The exercise
Tally the lines in the data that follows that include the word "this", and report nothing but the total.

Records for the exercise
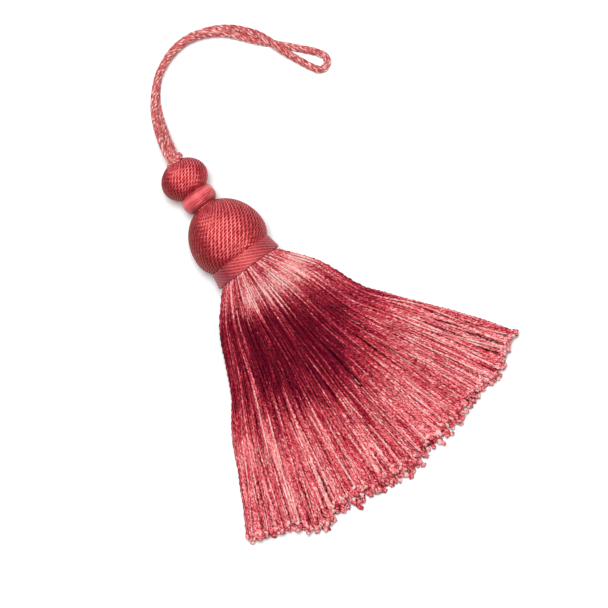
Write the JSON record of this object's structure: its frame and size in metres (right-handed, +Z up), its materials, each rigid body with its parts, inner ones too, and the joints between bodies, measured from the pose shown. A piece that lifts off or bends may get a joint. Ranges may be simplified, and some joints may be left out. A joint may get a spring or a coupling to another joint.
{
  "type": "key tassel",
  "caption": "Key tassel lying flat: two thread-covered balls with a ring between, a flared collar, a fanned cut-yarn skirt and a doubled twisted hanging cord.",
  "frame": {"origin": "centre of the tassel's footprint without its cord, on the surface it lies on", "axes": "+Y along the tassel from the skirt's hem to its cord, +Z up from the surface it lies on, +X across the skirt towards the cord's eye"},
  "size_m": [0.1052, 0.1461, 0.0236],
  "materials": {
    "cord_yarn": "twisted rayon",
    "knot_thread": "twisted rayon",
    "small_ball_cover": "silky covered",
    "ring_floss": "satin wound",
    "large_ball_cover": "silky covered",
    "collar_gimp": "diagonal wound",
    "skirt_yarn": "variegated twisted rayon"
  },
  "bodies": {
    "root": {"hanging_cord": "cord_yarn", "top_knot": "knot_thread", "ball_small": "small_ball_cover", "neck_ring": "ring_floss", "ball_large": "large_ball_cover", "collar": "collar_gimp", "skirt": "skirt_yarn"}
  },
  "joints": []
}
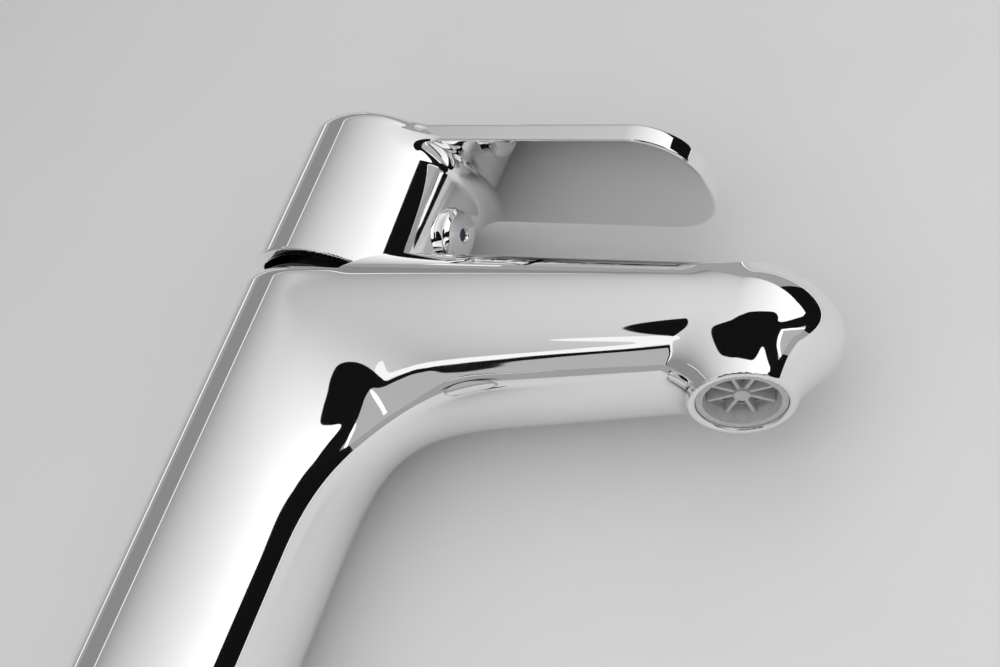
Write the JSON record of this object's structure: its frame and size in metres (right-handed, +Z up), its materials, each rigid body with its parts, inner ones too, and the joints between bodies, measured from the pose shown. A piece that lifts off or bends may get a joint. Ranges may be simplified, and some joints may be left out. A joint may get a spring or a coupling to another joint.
{
  "type": "bathroom mixer faucet",
  "caption": "Single-lever deck-mounted basin mixer: upright round body, tapering spout with tilted aerator, flat paddle lever on a round cap, and stud, washers and nut under the deck.",
  "frame": {"origin": "centre of the deck hole on the deck's top face, on the axis of the upright body", "axes": "+Z up along the body, +X the way the spout and the lever at rest point, +Y to the left of that"},
  "size_m": [0.1622, 0.05, 0.2415],
  "materials": {
    "chrome": "mirror-polished chrome plating on brass or zinc",
    "black_rubber": "moulded",
    "steel": "zinc-plated or turned",
    "brass": "turned",
    "cartridge_plastic": "moulded",
    "red_plastic": "moulded",
    "ceramic": "ground and polished",
    "dark_plastic": "moulded",
    "blue_enamel": "smooth inlay",
    "grey_plastic": "moulded"
  },
  "bodies": {
    "faucet": {"body": "chrome", "base_seal": "black_rubber", "mounting_stud": "steel", "rubber_washer": "black_rubber", "steel_washer": "steel", "stud_nut": "brass", "cartridge_base": "cartridge_plastic", "cartridge_seals": "black_rubber", "cartridge_housing": "cartridge_plastic", "limiter_ring": "red_plastic", "cartridge_nut": "brass", "fixed_disc": "ceramic", "dome_cover": "dark_plastic", "aerator_ring": "grey_plastic", "flow_straightener": "grey_plastic", "jet_plate": "grey_plastic", "aerator_screen": "grey_plastic", "aerator_seal": "black_rubber"},
    "rotor": {"rotor": "cartridge_plastic", "pivot_pin": "steel"},
    "lever": {"lever": "chrome", "stem": "steel", "grub_screw": "steel", "plug": "chrome", "blue_dot": "blue_enamel"},
    "disc": {"moving_disc": "ceramic", "disc_carrier": "cartridge_plastic"}
  },
  "joints": [
    {"name": "lever_turn", "type": "hinge", "parent": "faucet", "child": "rotor", "pos_m": [0, 0, 0.129], "axis": [0, 0, 1], "range_deg": [-45, 45]},
    {"name": "lever_lift", "type": "hinge", "parent": "rotor", "child": "lever", "pos_m": [-0.003, 0, 0.129], "axis": [0, -1, 0], "range_deg": [0, 15]},
    {"name": "disc_slide", "type": "slide", "parent": "rotor", "child": "disc", "axis": [1, 0, 0], "range_m": [0, 0.0035]}
  ],
  "couplings": [
    {"joint": "disc_slide", "follows": "lever_lift", "m_per_rad": 0.013}
  ]
}
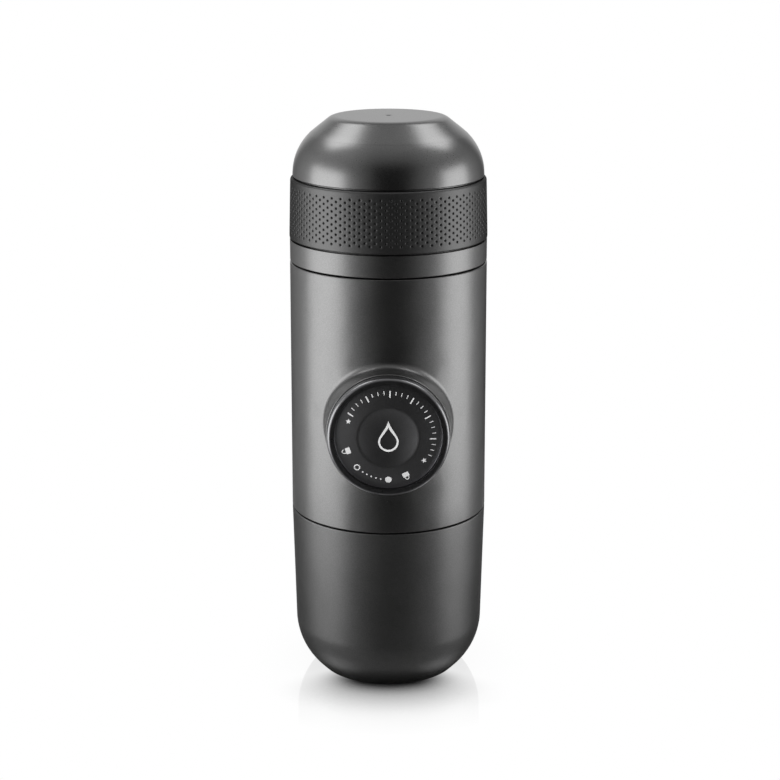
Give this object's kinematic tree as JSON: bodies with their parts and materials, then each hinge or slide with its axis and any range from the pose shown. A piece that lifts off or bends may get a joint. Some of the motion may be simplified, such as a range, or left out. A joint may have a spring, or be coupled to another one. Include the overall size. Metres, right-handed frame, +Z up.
{
  "type": "handheld manual espresso maker",
  "caption": "Round upright hand-pumped coffee press: water tank below, pump body with a round piston button on the front, grip band, and a cup upside down on top.",
  "frame": {"origin": "middle of the flat foot of the water tank, on the axis of the round body", "axes": "+Z up along the body's axis from the tank's foot to the cup's base, -Y forwards through the piston button, +X to the right of somebody who faces the button"},
  "size_m": [0.0606, 0.0699, 0.175],
  "materials": {
    "gunmetal_paint": "satin metallic paint on moulded plastic",
    "grip_plastic": "dimpled, matte metallic paint",
    "button_plastic": "polished black",
    "dial_plastic": "satin with white print",
    "frame_plastic": "as moulded",
    "pump_plastic": "as moulded",
    "silicone": "matte",
    "stainless_steel": "stamped or turned, plain"
  },
  "bodies": {
    "tank": {"water_tank": "gunmetal_paint"},
    "tank_ring": {"tank_seal": "silicone"},
    "main_body": {"body_shell": "gunmetal_paint", "tank_neck": "frame_plastic", "intake_strainer": "stainless_steel", "vent_valve": "silicone", "intake_pipe": "silicone", "pump_block": "frame_plastic", "inlet_valve": "silicone", "outlet_valve": "silicone", "delivery_pipe": "silicone", "piston_guide": "pump_plastic", "return_spring": "stainless_steel", "brew_neck": "frame_plastic", "shower_plate": "stainless_steel", "shower_screw": "stainless_steel", "chamber_seal": "silicone", "frame_screws": "stainless_steel"},
    "piston": {"plunger": "pump_plastic", "plunger_seals": "silicone"},
    "button": {"piston_button": "button_plastic", "dial_plate": "dial_plastic", "button_screw": "stainless_steel"},
    "head_ring": {"head_seal": "silicone"},
    "head": {"outlet_head": "gunmetal_paint", "grip_band": "grip_plastic", "outlet_screen": "stainless_steel", "outlet_nozzle": "stainless_steel"},
    "basket": {"filter_basket": "stainless_steel"},
    "drinking_cup": {"cup": "gunmetal_paint"}
  },
  "joints": [
    {"name": "body_lift", "type": "slide", "parent": "tank", "child": "tank_ring", "axis": [0, 0, 1], "range_m": [0, 0.06]},
    {"name": "tank_turn", "type": "hinge", "parent": "tank_ring", "child": "main_body", "pos_m": [0, 0, 0.0534], "axis": [0, 0, 1], "range_deg": [0, 450]},
    {"name": "piston_pump", "type": "slide", "parent": "main_body", "child": "piston", "axis": [0, -1, 0], "range_m": [0, 0.02], "deforming": ["return_spring"]},
    {"name": "piston_lock", "type": "hinge", "parent": "piston", "child": "button", "pos_m": [0, -0.0362, 0.0863], "axis": [0, -1, 0], "range_deg": [0, 45]},
    {"name": "head_lift", "type": "slide", "parent": "main_body", "child": "head_ring", "axis": [0, 0, 1], "range_m": [0, 0.06]},
    {"name": "head_turn", "type": "hinge", "parent": "head_ring", "child": "head", "pos_m": [0, 0, 0.1316], "axis": [0, 0, 1], "range_deg": [0, 450]},
    {"name": "basket_lift", "type": "slide", "parent": "main_body", "child": "basket", "axis": [0, 0, 1], "range_m": [0, 0.03]},
    {"name": "cup_lift", "type": "slide", "parent": "head", "child": "drinking_cup", "axis": [0, 0, 1], "range_m": [0, 0.045]}
  ],
  "couplings": [
    {"joint": "basket_lift", "follows": "head_lift", "ratio": 0.45}
  ]
}
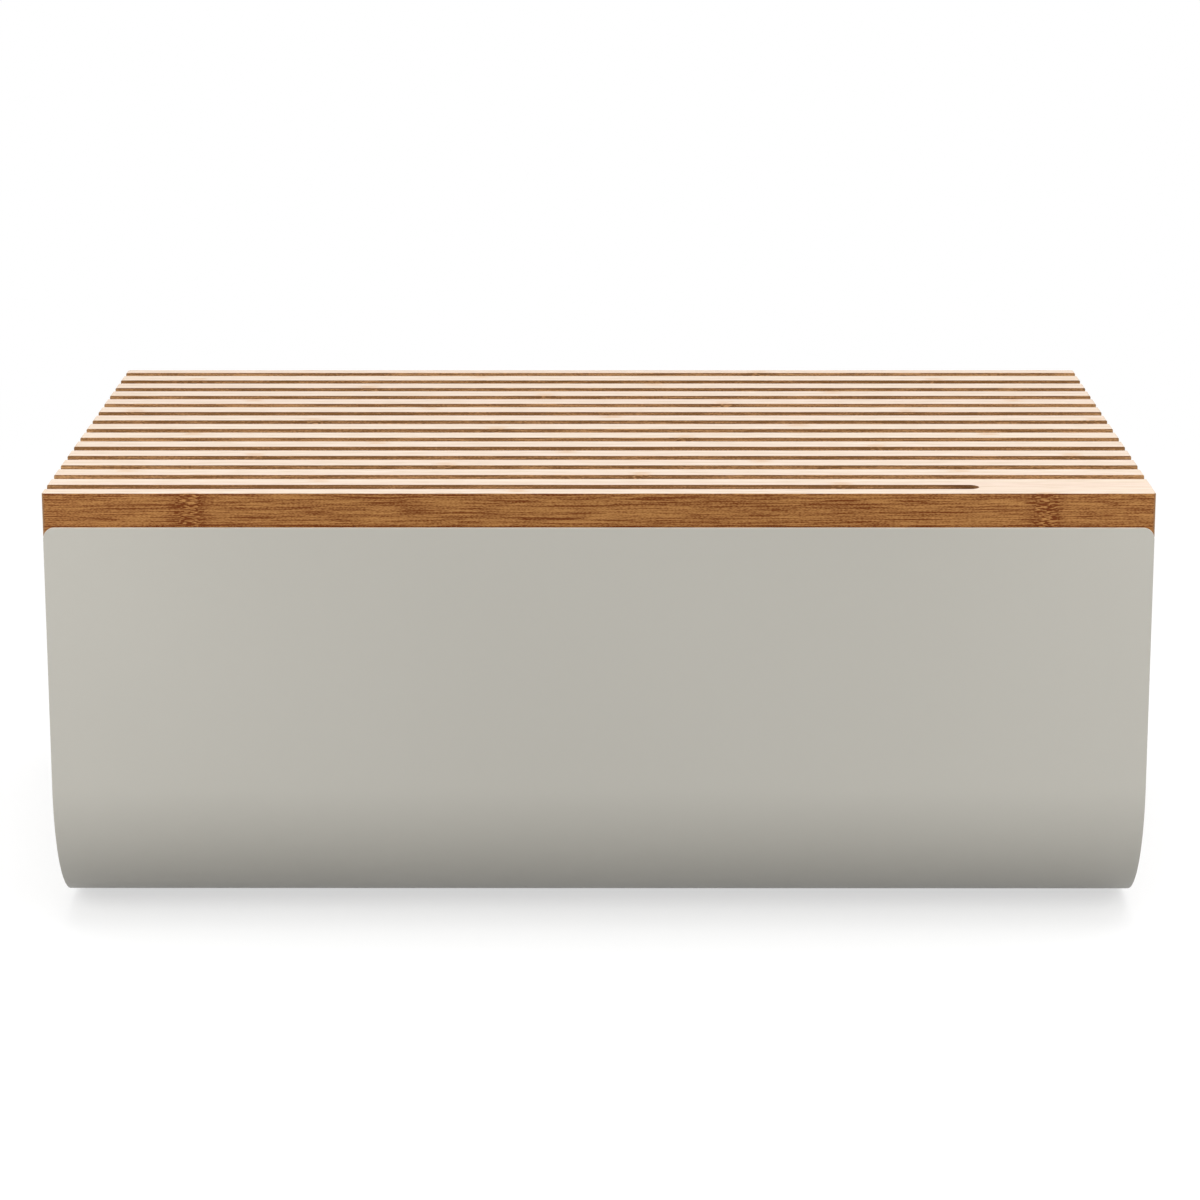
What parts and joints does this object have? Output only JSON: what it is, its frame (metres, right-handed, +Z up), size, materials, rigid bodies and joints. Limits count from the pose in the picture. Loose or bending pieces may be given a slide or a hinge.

The reply
4